Set task: Show all lines holding the string "behaviour".

■ ■ ■ ■

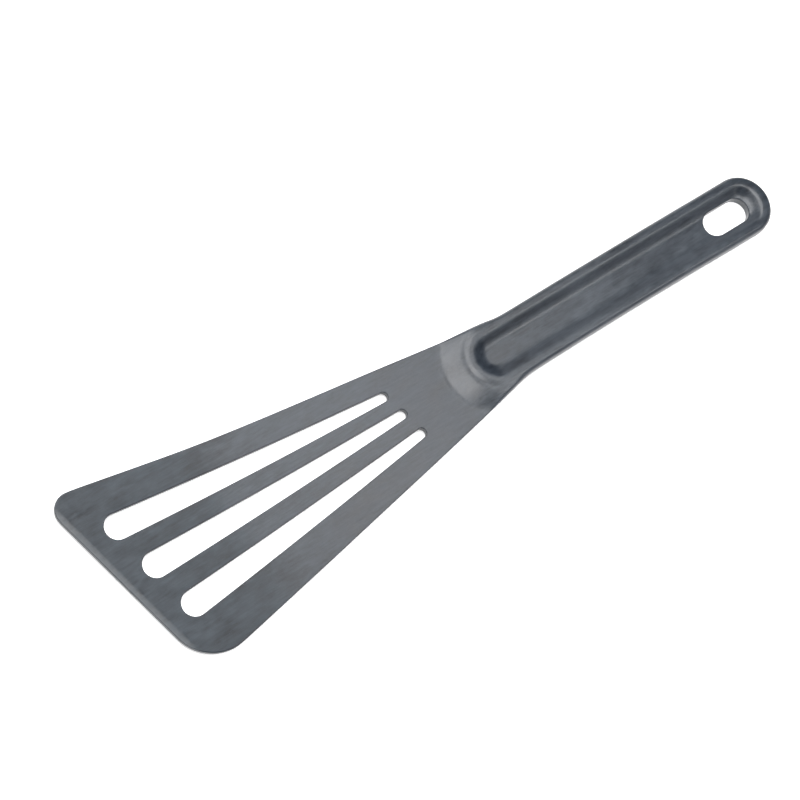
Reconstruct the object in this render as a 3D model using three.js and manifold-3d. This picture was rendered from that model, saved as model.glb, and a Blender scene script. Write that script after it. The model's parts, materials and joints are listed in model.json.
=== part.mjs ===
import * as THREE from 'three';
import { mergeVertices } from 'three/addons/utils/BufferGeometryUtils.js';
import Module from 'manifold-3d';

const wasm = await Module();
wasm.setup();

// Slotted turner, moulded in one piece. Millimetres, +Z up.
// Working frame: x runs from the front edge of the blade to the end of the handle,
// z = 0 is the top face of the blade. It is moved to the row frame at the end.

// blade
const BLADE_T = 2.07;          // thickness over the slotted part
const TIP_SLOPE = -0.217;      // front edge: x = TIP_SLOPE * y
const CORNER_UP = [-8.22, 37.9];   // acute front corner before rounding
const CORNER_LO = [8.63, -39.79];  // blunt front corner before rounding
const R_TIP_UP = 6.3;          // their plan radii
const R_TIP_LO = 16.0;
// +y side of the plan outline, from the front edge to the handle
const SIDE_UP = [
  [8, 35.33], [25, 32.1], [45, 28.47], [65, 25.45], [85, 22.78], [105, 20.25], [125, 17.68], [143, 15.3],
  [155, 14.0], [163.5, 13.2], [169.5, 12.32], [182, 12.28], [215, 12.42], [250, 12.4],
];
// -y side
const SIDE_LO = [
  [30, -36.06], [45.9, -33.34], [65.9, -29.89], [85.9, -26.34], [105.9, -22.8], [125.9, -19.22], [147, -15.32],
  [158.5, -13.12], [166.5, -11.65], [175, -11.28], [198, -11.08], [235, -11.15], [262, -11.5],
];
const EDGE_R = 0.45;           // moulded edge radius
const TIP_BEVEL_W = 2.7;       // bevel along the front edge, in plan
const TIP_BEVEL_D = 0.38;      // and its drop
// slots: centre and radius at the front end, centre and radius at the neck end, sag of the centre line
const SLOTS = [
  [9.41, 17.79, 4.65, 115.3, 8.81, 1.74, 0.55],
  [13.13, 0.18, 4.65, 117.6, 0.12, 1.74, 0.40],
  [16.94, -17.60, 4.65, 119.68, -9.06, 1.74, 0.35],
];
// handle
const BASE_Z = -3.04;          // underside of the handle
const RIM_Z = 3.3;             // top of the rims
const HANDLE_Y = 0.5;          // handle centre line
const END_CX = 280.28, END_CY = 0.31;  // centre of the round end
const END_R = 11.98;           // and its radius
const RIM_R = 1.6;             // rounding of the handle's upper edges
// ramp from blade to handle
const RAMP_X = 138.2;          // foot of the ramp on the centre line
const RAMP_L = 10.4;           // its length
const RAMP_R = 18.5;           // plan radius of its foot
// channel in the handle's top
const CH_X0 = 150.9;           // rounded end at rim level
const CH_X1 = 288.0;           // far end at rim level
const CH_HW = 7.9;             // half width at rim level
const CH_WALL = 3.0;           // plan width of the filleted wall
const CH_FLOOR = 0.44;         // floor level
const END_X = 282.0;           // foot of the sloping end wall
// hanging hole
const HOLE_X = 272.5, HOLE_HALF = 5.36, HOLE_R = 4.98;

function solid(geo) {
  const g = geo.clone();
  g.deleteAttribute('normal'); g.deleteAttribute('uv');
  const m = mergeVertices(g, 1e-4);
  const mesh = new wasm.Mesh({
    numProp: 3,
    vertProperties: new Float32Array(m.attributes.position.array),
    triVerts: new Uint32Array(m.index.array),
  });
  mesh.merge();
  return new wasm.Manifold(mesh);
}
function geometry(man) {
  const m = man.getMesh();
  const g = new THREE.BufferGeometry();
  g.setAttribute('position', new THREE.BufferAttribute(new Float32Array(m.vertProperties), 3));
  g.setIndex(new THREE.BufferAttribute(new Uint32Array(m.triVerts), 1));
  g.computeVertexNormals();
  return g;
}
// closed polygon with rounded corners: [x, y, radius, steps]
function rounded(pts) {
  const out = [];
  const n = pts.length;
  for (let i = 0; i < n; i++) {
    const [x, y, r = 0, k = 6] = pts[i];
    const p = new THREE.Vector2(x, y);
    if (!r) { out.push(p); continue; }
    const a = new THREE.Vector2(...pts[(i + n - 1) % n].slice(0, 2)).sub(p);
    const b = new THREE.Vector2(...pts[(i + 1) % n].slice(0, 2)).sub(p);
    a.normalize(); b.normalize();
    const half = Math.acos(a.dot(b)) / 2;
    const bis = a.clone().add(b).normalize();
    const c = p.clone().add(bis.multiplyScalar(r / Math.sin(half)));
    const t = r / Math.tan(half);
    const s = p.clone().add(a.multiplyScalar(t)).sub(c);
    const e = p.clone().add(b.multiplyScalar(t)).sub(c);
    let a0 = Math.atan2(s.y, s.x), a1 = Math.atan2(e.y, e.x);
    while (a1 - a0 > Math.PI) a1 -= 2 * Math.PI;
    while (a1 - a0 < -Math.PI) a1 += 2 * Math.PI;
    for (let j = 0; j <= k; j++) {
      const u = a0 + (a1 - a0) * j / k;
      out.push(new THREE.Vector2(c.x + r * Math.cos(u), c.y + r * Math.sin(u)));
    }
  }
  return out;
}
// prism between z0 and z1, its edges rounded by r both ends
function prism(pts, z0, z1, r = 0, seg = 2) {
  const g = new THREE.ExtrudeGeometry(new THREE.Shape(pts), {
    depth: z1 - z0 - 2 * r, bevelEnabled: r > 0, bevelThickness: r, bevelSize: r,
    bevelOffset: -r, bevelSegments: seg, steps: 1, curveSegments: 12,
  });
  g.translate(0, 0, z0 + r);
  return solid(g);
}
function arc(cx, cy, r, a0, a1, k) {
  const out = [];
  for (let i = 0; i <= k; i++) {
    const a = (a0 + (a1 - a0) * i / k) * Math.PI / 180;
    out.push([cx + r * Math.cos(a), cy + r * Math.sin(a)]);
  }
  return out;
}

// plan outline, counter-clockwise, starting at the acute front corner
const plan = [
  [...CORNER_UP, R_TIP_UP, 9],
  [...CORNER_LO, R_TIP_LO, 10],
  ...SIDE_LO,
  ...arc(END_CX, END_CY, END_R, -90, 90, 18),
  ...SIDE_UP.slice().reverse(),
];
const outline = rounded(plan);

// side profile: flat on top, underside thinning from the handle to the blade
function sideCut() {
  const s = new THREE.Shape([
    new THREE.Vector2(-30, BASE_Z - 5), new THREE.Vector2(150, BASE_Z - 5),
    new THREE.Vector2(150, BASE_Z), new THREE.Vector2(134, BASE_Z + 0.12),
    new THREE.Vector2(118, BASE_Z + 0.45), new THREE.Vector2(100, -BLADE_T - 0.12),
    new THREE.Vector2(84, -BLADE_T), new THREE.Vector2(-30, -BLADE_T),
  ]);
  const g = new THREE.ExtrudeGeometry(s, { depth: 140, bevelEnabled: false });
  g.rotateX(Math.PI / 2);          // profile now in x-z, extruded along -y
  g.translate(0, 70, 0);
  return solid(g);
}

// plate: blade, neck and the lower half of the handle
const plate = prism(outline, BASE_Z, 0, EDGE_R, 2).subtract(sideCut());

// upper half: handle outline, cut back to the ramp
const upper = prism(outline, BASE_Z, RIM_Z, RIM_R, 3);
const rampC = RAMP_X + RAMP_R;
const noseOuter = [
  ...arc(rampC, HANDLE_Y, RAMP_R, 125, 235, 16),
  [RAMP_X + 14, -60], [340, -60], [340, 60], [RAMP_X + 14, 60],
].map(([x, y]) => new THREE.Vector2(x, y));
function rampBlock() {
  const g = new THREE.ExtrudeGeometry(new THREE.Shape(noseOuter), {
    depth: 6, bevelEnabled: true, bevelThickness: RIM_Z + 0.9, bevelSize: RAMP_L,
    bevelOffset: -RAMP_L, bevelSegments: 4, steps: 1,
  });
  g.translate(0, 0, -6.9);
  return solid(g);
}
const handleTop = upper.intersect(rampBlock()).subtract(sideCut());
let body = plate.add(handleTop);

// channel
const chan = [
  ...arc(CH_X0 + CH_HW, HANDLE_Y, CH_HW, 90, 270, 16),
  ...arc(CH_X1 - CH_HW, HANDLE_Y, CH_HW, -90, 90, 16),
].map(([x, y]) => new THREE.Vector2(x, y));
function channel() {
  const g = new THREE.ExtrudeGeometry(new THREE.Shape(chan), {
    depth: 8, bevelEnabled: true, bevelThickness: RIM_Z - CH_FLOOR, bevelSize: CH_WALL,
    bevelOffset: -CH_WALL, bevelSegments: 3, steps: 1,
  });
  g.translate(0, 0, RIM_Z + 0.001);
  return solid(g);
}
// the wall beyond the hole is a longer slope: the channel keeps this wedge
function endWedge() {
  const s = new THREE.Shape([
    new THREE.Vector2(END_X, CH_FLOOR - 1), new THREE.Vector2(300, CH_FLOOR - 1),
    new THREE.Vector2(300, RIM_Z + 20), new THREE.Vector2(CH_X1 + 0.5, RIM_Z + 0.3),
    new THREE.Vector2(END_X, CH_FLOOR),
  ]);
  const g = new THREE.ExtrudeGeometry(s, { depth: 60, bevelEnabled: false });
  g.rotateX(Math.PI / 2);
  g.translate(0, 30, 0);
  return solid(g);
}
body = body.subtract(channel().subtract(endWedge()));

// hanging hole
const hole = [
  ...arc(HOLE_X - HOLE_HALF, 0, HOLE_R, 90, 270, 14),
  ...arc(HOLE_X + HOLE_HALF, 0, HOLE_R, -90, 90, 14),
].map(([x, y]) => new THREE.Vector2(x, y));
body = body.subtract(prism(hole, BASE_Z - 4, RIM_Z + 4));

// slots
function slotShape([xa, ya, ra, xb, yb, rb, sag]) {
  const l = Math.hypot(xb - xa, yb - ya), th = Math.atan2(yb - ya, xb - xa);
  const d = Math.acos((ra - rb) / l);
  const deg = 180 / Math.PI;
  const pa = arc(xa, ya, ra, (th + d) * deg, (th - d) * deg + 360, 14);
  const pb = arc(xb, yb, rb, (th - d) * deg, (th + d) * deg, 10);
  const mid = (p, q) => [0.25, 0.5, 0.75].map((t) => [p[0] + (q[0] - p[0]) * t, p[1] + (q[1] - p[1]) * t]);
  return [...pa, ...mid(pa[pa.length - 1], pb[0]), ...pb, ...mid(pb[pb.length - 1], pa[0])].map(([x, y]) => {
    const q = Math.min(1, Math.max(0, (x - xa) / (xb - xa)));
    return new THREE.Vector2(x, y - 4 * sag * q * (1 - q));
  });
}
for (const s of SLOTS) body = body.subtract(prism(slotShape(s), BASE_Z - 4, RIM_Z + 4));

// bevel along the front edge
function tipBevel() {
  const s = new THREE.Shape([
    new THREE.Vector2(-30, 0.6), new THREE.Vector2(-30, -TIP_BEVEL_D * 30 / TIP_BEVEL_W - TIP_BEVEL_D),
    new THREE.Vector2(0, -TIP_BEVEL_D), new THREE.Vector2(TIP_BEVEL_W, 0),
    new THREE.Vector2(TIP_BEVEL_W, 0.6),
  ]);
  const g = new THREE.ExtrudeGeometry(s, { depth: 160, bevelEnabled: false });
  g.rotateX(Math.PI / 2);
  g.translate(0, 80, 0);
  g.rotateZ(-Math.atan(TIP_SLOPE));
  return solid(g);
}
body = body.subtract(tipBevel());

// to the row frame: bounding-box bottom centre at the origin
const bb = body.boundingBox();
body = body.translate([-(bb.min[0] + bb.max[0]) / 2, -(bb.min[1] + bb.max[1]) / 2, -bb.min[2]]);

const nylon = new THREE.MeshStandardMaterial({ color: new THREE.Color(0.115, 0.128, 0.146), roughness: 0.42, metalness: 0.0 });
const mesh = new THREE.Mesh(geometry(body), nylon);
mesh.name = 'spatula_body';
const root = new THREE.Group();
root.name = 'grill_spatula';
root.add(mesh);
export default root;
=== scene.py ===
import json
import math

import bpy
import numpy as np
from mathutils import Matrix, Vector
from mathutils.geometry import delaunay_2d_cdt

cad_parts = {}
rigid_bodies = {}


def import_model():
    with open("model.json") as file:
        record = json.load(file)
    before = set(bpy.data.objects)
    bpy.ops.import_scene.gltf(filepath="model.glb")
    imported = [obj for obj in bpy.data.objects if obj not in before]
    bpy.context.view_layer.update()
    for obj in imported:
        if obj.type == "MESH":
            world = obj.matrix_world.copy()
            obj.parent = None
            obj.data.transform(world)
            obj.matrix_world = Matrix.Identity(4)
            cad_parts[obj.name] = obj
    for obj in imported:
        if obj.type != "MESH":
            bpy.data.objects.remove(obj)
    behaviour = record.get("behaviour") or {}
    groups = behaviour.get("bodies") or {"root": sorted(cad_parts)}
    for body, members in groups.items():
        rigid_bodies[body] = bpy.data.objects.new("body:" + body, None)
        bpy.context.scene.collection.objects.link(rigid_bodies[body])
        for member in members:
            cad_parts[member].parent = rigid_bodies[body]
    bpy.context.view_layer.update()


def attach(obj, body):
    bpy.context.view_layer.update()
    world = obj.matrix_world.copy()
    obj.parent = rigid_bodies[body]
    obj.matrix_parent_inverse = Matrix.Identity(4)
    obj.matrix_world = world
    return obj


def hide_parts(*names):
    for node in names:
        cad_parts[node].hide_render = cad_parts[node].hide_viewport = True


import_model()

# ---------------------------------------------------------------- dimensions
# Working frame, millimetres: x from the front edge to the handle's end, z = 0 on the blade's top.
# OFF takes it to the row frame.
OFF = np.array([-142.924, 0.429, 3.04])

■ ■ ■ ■

Solution for this problem:
    behaviour = record.get("behaviour") or {}
    groups = behaviour.get("bodies") or {"root": sorted(cad_parts)}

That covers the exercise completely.